HRC55 | "Without the guns and bullets, the Haitian gangs lose all their power" - UN Expert

Support Haiti’s police

Highlighting the deployment of the UN-backed multinational mission, he emphasized its supporting role, stating that it is “not an occupation”.

Although the mission will boost Haiti’s police, he said the national force will also need intelligence support, assets such as drones, and the means to intercept gang communications and halt illicit financial flows to them.

“They need some vetting,” he added. “There’s some Haitian National Police, unfortunately, that are still in connivance with the gangs and that’s got to be addressed.”
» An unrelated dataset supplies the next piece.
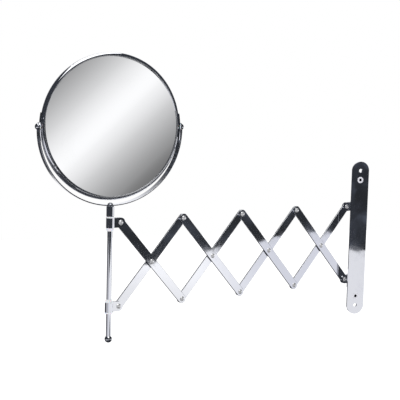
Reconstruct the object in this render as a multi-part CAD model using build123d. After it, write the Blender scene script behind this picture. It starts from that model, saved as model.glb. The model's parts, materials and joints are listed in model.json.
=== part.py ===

The justice system, currently “on its knees”, will also need assistance with investigating and prosecuting gang leaders when it is back to functioning.

Stop the slide

Echoing the UN human rights chief, Mr. O'Neill urged countries to work to stop the flow of arms and ammunition to Haiti’s gangs. He noted that some representatives also pointed to the need for sanctions against the people who sponsor the gangs.

“If we take those three measures – the support service for the police, sanctions, arms embargo – we begin to maybe turn around the momentum in a positive direction and stop it from this slide that we’ve seen intensify over the last few weeks,” he said.

The rights expert also called for greater support for the $674 million humanitarian appeal for Haiti which is currently around seven per cent funded.